I suspect that for many this began the downfall of his set whereas I felt it was
the peak. It struck me that one of the great advantages of Iggy's carnally
direct temperament was that he could play a song like that for real where Bowie
could have stylised it and used it as an illustration of his skill.
The four numbers after that, including the two encores, were very much an
anticlimax for everyone. A new one, 'China Girl', and 'I Snub You', 'Take Care
Of Me' and 'Knockin' 'Em Down In The City' from his latest album Soldier
all disappeared up their own rear ends. From the pithy impact of the lyric sheet
this seems a waste and I'd be inclined to blame the band for submerging them all
in the same colourless, savourless thrash, but that may be unfair: for one thing
it's quite likely they were making exactly the noise Iggy had told them to and
for another he tends to be a far less interesting writer of music than he is of
words. The end was a milling disappointment and he shouldn't have let anyone
persuade him to do an encore when the audience were doing little more than
standing around to see what would happen.
That was the dull bottom-deck of a sandwich-type set: cotton-wool Mother's Pride
wrapped around a slice of finest fillet steak. He began with the
not-yet-recorded 'Hassle' and 'Sacred Cow' and his new single 'Loco Mosquito'.
Speed, a racket, no shape. All I had to work up some energy on was Iggy himself.
He was talking to us (a first?) – "This one's about a scumbag sort of a
person fuckin' the butt and so on" – and he was smiling (definitely a
first).
Whether this was the ordinary Tom, Dick or Iggy emerging through the image or
his latest perverse deception I don't know but from a soul who has waded through
hell up to his neck in crap while Satan practiced his water-skiing it was almost
charming. Still, I was inwardly groaning "There has to be more than this".
Thankfully there was.
No less than 'The Winter Of My Discontent', another post-Soldier piece
(this guy is a worker, no question). "It's about being so fucking pissed off..."
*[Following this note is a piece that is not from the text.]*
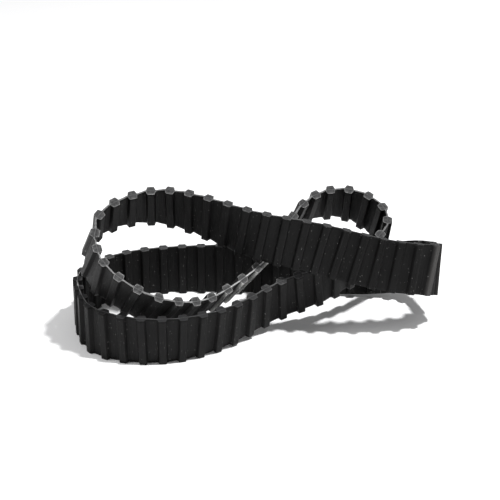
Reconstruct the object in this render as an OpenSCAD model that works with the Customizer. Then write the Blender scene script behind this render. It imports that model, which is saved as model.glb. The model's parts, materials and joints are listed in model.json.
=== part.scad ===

he explained before words failed him. Suddenly the music took on sharp outlines
from Ivan Kral's piano and Billy Rath's bass and left a lot more space within,
which Iggy filled with sheer aggro. He didn't smile for a long time after this
and the spit rained in as some kind of acknowledgement. The song took another
great turn when Iggy started to talk it, 'I don't wanna be normal/I don't
wanna be, I wanna pee', and then shifted out of the neurotic jokes into a
stunning recitation of Hamlet's 'To be or not to be' soliloquy over the
rhythm. It ain't Iggy unless he's got you by the throat and this was the man all
right.
Hitting his stride he stripped off his shirt for 'Sister Midnight' and showed us
the muscle definition that you don't get except by weight-training (though he
might have some more-fun suggestions). A boy who made him a certain offer was
advised: "You'll never get close enough to fuck me, prick!" The song was sensual
sleazy slinking. He whirled and pirhouetted into 'Play It Safe' like Nadia
Comaneci on heat and gave it so much commitment that nobody believed his advice.
'I'm A Conservative' didn't get taken too literally either I'd imagine as Iggy
told us 'I'm stuck in a zoo with garbage like you/I think you ought to crawl'
(lines added since Soldier was recorded) and pleaded 'It would
mean so much to me/If you would only be like me'. Clarity meant the stories
got across, more so with Iggy's extravagant miming, and the band rocked your
body instead of oppressing you. 'Five Foot One' and 'Dog Food' actually worked
just as rock 'n' roll riff and chorus, a pleasure Iggy wouldn't have tolerated
in the past.
And that brings us back to 'Joe', as Julie Andrews used to sing. Basically the
middle of a set is the worst time to excel in terms of leaving an impression and
I think Iggy might take a bit of a drubbing if this is his regular parabola of
excitment. He was always erratic though and I don't see any decline in his
capacity to achieve great moments. He appears to be suffering less for his art
which may upset the sadomasochist section of his audience but he's communicating
to me more than before and I do expect to check back in 20 years and still find
him with new insights and insults for the world.
Supporting Iggy must be rather like opening the show for an extra-terrestrial.
If the audience is on his wavelength they probably won't be on yours. So Spiderz
(from Holland, not Mars) were applauded politely like a group of alien folk
dancers on a cultural exchange. What they did was executed neatly but in a
foreign language (pop with a small p in fact).
Then the Psychedelic Furs came on, the DJ claiming for them a 'No. 1 single in
Aylesbury'. They half grabbed me with 'Sister Europe' as their opener and then
never tightened their grip. They were authoritative, credible, promising but not
inspiring, too one-paced and under-using the scope of their six-piece line-up
much as Iggy's band did in its Mother's Pride phases.
Also their singer is a great poseur though I wouldn't hold it against
him. I probably couldn't get close enough.